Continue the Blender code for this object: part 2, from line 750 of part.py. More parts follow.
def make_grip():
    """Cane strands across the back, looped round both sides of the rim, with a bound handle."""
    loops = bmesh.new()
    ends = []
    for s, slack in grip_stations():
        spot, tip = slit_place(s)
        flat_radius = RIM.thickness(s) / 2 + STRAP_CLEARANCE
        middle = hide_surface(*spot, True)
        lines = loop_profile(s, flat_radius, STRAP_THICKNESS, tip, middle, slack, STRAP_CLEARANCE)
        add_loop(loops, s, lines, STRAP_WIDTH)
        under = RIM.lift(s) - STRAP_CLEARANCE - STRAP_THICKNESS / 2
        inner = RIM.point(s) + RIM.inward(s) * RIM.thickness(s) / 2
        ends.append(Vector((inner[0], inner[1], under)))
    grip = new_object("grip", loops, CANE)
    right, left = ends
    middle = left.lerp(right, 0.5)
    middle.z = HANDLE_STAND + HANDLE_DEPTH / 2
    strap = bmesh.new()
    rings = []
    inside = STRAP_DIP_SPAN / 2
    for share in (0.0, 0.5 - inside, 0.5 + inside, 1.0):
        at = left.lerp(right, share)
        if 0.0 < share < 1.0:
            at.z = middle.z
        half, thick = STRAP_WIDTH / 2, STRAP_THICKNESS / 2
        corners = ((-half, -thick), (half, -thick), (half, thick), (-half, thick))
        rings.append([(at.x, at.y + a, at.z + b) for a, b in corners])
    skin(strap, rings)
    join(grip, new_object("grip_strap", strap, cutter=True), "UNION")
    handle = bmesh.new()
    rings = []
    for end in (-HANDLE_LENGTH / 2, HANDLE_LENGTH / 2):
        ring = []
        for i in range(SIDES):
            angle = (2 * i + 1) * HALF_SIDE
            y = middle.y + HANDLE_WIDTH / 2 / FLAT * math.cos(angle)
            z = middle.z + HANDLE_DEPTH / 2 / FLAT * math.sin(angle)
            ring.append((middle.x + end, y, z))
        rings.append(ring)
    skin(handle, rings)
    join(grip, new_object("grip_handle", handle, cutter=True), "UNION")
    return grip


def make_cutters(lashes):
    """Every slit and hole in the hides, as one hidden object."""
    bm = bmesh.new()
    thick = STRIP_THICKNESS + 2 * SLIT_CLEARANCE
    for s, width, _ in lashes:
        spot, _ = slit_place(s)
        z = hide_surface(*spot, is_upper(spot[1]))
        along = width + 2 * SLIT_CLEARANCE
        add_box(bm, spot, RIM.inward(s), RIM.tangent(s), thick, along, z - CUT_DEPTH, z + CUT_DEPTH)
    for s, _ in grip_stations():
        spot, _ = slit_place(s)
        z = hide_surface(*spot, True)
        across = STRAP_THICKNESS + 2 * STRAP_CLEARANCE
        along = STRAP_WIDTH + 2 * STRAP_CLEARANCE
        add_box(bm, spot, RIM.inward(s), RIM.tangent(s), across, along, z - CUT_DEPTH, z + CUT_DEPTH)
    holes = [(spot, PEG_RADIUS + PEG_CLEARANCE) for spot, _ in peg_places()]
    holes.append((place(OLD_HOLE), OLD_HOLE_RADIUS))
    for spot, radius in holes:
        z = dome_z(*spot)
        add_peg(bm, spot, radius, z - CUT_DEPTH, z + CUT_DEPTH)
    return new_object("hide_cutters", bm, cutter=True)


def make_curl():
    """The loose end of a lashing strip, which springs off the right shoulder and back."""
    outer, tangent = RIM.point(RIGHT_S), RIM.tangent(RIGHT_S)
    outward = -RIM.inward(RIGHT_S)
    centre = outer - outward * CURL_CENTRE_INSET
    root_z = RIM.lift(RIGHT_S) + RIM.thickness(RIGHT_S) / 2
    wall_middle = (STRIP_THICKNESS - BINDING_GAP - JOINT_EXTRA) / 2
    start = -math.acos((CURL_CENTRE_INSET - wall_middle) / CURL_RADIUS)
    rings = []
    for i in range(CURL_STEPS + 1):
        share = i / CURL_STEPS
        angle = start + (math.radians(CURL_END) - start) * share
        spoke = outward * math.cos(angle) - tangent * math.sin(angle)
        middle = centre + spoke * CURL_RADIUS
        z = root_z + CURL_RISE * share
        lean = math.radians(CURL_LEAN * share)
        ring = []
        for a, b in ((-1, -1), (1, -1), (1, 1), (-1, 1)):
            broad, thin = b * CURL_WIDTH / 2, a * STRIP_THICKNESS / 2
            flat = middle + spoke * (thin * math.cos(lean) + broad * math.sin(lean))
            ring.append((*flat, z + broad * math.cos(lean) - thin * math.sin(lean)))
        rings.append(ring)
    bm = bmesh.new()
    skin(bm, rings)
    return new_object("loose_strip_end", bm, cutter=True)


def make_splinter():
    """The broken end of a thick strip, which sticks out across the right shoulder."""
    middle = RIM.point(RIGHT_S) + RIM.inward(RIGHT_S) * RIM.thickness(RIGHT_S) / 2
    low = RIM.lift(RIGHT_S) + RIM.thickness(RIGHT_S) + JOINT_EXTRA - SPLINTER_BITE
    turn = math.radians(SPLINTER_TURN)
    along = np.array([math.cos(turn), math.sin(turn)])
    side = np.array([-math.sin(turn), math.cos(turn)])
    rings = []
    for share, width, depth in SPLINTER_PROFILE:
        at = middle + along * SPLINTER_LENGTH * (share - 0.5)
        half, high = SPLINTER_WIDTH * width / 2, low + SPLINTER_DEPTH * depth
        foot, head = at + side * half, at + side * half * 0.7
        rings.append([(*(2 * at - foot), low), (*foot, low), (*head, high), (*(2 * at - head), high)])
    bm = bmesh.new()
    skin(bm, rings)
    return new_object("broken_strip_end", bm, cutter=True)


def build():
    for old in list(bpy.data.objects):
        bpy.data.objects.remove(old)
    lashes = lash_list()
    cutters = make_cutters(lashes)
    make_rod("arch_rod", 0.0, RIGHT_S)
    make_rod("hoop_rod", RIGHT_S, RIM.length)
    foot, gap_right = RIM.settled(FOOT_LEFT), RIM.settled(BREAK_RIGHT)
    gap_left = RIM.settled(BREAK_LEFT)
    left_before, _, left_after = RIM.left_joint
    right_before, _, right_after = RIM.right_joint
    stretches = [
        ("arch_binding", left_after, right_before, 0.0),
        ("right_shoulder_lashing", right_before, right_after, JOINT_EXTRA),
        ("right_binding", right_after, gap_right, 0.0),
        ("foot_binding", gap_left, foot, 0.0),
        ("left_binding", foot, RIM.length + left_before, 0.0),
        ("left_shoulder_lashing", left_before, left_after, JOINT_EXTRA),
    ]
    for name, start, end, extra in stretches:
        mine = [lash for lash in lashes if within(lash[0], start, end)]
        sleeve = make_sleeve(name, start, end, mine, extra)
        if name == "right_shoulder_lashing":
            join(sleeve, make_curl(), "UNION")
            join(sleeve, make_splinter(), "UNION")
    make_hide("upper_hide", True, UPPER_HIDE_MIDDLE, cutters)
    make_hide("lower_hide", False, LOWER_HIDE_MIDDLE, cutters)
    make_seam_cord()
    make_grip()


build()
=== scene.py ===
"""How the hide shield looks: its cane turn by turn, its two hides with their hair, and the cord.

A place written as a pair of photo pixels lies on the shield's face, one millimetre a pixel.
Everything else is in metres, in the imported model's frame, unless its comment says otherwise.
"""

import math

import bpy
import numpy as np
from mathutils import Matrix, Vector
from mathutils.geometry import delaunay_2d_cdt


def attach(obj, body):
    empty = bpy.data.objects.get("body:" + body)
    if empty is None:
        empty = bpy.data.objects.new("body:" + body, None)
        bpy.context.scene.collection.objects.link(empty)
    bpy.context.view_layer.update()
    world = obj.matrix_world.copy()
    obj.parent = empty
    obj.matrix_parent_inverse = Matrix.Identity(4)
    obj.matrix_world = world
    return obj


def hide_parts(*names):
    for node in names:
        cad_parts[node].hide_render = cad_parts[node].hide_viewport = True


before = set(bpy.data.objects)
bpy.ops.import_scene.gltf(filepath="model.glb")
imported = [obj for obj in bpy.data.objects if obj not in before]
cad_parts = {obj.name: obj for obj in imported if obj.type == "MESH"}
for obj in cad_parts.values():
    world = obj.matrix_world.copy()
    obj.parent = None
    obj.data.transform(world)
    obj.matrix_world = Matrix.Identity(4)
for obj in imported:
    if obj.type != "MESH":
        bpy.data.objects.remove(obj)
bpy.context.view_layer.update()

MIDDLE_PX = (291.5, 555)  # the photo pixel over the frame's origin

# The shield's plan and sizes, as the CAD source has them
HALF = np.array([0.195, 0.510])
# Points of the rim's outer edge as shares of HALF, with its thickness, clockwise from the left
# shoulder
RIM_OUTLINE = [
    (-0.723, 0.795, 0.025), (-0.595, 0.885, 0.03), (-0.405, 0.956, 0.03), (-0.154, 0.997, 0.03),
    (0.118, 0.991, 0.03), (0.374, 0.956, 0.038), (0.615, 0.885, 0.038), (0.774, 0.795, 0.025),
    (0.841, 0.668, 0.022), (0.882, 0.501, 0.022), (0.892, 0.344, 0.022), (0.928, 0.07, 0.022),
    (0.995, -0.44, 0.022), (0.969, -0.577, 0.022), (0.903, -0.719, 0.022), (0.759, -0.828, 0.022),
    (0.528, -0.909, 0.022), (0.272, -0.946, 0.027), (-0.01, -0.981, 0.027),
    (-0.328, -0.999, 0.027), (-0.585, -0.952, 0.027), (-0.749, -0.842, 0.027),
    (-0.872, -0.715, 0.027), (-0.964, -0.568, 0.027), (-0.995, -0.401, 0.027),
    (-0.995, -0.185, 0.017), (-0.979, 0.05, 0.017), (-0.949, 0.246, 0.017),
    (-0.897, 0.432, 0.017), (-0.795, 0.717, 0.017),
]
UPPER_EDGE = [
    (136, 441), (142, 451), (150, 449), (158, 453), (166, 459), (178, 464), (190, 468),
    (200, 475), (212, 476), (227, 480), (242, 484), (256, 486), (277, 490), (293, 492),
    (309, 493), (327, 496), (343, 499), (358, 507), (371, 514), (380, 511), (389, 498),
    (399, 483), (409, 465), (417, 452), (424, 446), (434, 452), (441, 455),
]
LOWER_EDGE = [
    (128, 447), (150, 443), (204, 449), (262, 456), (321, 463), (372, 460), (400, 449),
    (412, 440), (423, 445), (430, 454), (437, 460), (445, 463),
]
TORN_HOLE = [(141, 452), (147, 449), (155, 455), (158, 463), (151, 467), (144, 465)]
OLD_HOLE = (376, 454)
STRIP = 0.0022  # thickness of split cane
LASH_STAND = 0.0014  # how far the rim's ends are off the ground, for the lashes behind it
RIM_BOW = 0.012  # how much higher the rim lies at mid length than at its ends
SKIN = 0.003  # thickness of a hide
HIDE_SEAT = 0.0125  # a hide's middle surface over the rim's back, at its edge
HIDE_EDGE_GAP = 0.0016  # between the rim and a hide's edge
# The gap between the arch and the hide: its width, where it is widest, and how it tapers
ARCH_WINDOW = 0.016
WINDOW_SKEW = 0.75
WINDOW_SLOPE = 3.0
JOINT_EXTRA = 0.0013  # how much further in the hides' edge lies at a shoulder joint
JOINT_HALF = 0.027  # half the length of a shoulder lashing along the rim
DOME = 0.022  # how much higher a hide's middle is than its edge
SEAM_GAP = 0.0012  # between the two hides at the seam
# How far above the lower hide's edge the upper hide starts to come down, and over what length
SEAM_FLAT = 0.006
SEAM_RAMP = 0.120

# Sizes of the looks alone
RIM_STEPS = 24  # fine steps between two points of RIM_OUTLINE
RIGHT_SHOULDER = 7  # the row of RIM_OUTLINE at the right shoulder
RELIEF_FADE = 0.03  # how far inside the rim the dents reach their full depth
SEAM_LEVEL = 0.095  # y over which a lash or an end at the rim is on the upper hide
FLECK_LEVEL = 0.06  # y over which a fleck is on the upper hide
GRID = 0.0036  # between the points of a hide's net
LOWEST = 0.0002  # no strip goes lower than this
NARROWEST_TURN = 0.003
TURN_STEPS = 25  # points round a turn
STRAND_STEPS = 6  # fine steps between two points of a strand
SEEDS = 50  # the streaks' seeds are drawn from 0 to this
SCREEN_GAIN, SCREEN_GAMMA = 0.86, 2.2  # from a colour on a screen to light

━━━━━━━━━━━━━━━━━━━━

Goal – Nothing but the lines from the one with "sleeve = make_sleeve(name, start, end, mine, extra)" through the one with "obj.parent = empty" should be retyped; include both and keep them exact.

Answer –
        sleeve = make_sleeve(name, start, end, mine, extra)
        if name == "right_shoulder_lashing":
            join(sleeve, make_curl(), "UNION")
            join(sleeve, make_splinter(), "UNION")
    make_hide("upper_hide", True, UPPER_HIDE_MIDDLE, cutters)
    make_hide("lower_hide", False, LOWER_HIDE_MIDDLE, cutters)
    make_seam_cord()
    make_grip()


build()
=== scene.py ===
"""How the hide shield looks: its cane turn by turn, its two hides with their hair, and the cord.

A place written as a pair of photo pixels lies on the shield's face, one millimetre a pixel.
Everything else is in metres, in the imported model's frame, unless its comment says otherwise.
"""

import math

import bpy
import numpy as np
from mathutils import Matrix, Vector
from mathutils.geometry import delaunay_2d_cdt


def attach(obj, body):
    empty = bpy.data.objects.get("body:" + body)
    if empty is None:
        empty = bpy.data.objects.new("body:" + body, None)
        bpy.context.scene.collection.objects.link(empty)
    bpy.context.view_layer.update()
    world = obj.matrix_world.copy()
    obj.parent = empty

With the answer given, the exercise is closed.